Apr 302009
Authors: Alex Stephens

Imagine a world where people are no longer born but are grown — where endless fields are dedicated to the farming of humans to be made into soldiers, slaves and replacements.

No, this isn’t a meshing of Huxley and Wachowski. It is one possibility of a future that our generation will soon likely witness.

For centuries, civilizations have sought methods of social engineering — from the legendary Spartan methods of judging a child’s strength, a la the exaggerated “300” to the American Eugenics Movement of the 1930s, social Darwinism and the subsequent Nazi Holocaust. Finding ways to create, as Adolf Hitler phrased it, a “master race” has always been present in one form or another throughout history.

Methods of social engineering progress as technology advances.

Our current understanding of DNA, spurred by biochemists in the 1950s, has led to genome mapping which is the ability to read, like a map, a person’s list of genetic traits. Genes that determine the color of your hair and eyes, your potential physical strength and even your lifespan are continually being discovered and understood.

Eventually, doctors will be able to discern and correct undesirable traits in unborn children upon the parents’ request. Devastating genetic diseases like cystic fibrosis will be preventable.

But this raises the possibility of “designer children” for those who can afford it. Social stratification would reach new heights; discrimination against “faulty” individuals might become the future equivalent of racism.

The sci-fi movie “Gattaca” presents these possibilities in a medium most of us can relate to.

Cloning is quickly coming to the forefront of ethical debate. In 1996, Scottish scientists created the first reproductively cloned animal, Dolly the sheep, which raised a host of moral questions ranging from the edibility of cloned animals to whether we should be playing God.

Sometimes science erases questions of ethics while prompting new ones, as in the case of stem cells.

For the past decade it was believed that therapeutic stem cells used to repair damaged organs and tissue could only be acquired through embryos. That led to the heated debate of whether saving a life was worth sacrificing another.

Earlier this year Japanese scientists found a way to essentially reprogram any cell to become a stem cell, eliminating the old requirement of embryos. The newfound ability to reprogram cells and genes has opened the door to science that was once thought fictional.

In the recent May issue of National Geographic an article described the process of cloning or resurrecting long extinct animals.

The ability to create a long-extinct wooly mammoth is within reach of current reproductive technologies. This raises many more interesting and frightening ethical questions than stem cells ever did. Scientists that once laughed at “Jurassic Park” are now reconsidering the very real possibilities of bringing dinosaurs back to life.

What’s more currently feasible than dinosaurs though is cloning your dead great-grandmother. All it takes is a small sample of her genetic material implanted in a reprogrammed enucleated female egg.

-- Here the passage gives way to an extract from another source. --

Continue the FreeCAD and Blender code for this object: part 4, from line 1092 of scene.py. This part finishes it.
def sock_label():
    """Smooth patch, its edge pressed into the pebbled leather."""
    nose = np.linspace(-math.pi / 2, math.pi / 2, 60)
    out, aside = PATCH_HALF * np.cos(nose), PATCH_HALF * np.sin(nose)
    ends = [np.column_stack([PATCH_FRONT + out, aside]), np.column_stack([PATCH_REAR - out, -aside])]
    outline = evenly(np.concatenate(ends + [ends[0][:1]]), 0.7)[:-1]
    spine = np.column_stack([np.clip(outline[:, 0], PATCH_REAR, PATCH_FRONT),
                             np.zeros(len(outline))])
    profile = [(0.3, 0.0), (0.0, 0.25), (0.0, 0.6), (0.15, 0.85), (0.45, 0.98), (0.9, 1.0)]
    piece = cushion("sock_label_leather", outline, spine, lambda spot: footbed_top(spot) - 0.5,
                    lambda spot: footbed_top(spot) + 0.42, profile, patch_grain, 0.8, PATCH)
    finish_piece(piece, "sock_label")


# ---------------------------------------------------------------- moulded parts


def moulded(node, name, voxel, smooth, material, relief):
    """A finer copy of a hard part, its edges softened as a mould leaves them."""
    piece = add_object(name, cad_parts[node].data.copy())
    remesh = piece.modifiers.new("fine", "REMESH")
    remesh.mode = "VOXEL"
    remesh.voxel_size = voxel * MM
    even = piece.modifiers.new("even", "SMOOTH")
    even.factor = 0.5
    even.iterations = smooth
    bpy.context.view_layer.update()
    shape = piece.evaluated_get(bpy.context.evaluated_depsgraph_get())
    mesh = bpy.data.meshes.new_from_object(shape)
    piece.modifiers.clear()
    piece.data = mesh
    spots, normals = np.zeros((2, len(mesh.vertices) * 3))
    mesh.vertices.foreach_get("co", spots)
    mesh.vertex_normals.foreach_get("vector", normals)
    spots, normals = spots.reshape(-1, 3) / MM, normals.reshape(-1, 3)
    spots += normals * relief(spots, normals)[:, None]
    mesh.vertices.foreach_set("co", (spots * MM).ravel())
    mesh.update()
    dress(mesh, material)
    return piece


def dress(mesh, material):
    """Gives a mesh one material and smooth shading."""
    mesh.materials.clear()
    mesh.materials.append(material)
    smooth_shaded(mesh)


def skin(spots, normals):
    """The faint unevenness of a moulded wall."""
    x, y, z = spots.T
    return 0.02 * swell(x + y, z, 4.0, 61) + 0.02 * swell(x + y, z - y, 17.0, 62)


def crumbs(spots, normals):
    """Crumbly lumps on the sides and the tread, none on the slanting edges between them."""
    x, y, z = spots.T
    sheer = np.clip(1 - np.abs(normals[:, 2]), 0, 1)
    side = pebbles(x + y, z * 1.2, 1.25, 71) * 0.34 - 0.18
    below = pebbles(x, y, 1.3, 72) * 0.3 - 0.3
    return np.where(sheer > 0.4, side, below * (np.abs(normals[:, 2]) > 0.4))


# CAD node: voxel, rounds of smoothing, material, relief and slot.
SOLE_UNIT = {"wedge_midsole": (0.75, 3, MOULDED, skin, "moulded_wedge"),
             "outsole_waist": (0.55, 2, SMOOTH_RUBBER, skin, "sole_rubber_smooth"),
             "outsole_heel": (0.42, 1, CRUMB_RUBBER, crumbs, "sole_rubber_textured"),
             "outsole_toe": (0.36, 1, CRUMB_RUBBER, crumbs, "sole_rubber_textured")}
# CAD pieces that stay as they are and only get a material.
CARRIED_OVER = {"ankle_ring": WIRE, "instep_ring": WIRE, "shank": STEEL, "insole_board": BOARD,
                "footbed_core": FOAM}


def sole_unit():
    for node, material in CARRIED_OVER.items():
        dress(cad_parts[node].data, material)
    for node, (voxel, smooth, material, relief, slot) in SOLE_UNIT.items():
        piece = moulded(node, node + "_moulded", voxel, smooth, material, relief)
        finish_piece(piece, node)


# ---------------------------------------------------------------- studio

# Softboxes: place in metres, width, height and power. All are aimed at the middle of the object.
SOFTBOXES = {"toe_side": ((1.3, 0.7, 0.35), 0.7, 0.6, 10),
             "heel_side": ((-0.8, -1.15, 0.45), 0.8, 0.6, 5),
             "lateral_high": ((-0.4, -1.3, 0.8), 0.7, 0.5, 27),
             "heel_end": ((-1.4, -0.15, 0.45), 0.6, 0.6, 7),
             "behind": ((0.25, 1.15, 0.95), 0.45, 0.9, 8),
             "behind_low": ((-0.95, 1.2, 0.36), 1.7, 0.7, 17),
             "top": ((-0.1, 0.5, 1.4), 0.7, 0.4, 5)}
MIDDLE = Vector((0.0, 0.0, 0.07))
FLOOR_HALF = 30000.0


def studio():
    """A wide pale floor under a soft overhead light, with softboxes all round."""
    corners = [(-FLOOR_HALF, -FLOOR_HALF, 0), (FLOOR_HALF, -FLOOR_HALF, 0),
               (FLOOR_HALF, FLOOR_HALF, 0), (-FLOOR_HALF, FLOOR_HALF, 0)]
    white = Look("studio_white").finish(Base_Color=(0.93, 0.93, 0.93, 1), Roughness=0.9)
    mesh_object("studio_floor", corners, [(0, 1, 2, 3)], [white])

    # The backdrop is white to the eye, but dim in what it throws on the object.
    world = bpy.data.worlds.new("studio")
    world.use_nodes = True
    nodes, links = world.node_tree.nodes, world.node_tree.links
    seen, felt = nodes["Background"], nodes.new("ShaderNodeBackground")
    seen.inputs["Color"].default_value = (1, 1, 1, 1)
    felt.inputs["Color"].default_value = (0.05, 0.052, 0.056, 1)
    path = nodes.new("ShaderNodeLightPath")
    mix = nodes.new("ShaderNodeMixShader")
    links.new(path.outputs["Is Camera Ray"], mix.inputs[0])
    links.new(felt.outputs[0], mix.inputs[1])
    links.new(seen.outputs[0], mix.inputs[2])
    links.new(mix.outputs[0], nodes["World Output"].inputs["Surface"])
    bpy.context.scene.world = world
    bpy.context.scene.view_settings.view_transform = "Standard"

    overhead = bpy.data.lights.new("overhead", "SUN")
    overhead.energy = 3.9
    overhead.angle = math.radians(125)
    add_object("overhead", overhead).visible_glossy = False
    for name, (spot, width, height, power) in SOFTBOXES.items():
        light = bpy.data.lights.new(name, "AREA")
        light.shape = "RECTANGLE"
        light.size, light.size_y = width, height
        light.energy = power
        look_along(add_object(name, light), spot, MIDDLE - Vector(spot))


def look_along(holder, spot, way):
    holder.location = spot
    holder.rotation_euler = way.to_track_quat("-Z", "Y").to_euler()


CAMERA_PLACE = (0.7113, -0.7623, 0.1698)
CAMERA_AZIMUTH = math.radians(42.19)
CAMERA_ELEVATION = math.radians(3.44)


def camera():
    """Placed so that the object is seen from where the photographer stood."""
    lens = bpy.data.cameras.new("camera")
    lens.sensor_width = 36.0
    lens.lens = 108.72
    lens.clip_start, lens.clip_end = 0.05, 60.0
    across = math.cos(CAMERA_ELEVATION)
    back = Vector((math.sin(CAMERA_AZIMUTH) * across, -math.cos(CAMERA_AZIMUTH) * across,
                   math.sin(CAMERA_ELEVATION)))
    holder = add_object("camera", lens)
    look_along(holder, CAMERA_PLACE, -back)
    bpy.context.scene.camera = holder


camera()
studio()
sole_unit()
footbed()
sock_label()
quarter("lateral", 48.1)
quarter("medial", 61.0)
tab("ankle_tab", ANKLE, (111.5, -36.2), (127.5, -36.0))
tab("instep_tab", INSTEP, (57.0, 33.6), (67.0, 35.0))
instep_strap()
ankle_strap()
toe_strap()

Now, what if you were able to take some of your own genetic information and clone yourself? If any of your organs fail, you could harvest your clone for fresh pieces. Perhaps you could even transplant your brain into your younger clone’s body.

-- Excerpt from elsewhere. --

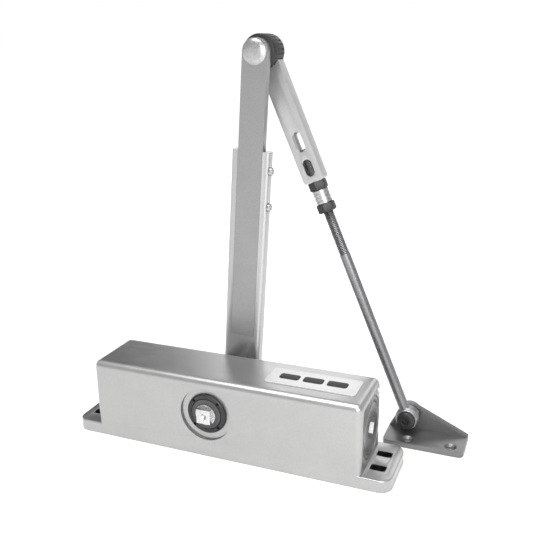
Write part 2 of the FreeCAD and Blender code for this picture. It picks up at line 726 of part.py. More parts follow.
def pinion_shaft():
    gear = doc.addObject("Part::Feature", "pinion_gear")
    gear.Shape = Part.Face(pinion_wire()).extrude(FreeCAD.Vector(0, size("gear_width"), 0))
    across = ("spindle_place", "bore_height")
    front_face = "-(%s)" % SIDE
    journal = rod("journal", "Y", "journal_radius", front_face, ARM_FRONT, across)
    ends = []
    square_end = "(%s - square_sink)" % ARM_BACK
    for name, low, high in (("front_square", front_face + " - square_proud", front_face + " + 1"),
                            ("rear_square", ARM_FRONT + " - 1", square_end)):
        ends.append(box(name, *square_about(low, high)))
    hole = rod("arm_screw_hole", "Y", "arm_screw_radius", square_end + " - arm_screw_reach",
               ARM_BACK + " + 1", across)
    dimple = cone("front_dimple", "Y", "dimple_radius", "dimple_radius / 6",
                  front_face + " - square_proud",
                  front_face + " - square_proud + dimple_depth", across)
    node(cut("pinion_shaft", fuse("pinion_solid", gear, journal, *ends), hole, dimple))
    node(ring("spindle_spacer", "Y", "journal_radius + spacer_wall", "journal_radius",
              "%s + spacer_gap" % SIDE, ARM_FRONT, across))


def along_arm(obj):
    """Lay a piece drawn along X from the spindle out along the arm."""
    obj.Placement.Rotation = FreeCAD.Rotation(FreeCAD.Vector(0, 1, 0), 1)
    tie(obj, "Placement.Rotation.Angle", "arm_lean - 90")
    return place(obj, "spindle_place", "0", "bore_height")


def along_forearm(obj):
    """Lay a piece drawn along X from the elbow down along the forearm."""
    obj.Placement.Rotation = FreeCAD.Rotation(FreeCAD.Vector(0, 1, 0), 1)
    tie(obj, "Placement.Rotation.Angle", "90 deg - " + FOREARM_LEAN)
    return place(obj, ELBOW_X, "0", ELBOW_Z)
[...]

Who’s to say that’s impossible when a year ago we thought today’s technologies were unimaginable?

Will our ethics catch up to or ever outpace our scientific and technological advancements? In February, President Obama lifted the ban on government funding for embryonic stem cell research, but it was not controversial enough to reignite the debate over cloning.

In order to preserve our societal ethics, we need to be discussing even the most seemingly absurd possibilities of cloning now before they become a reality.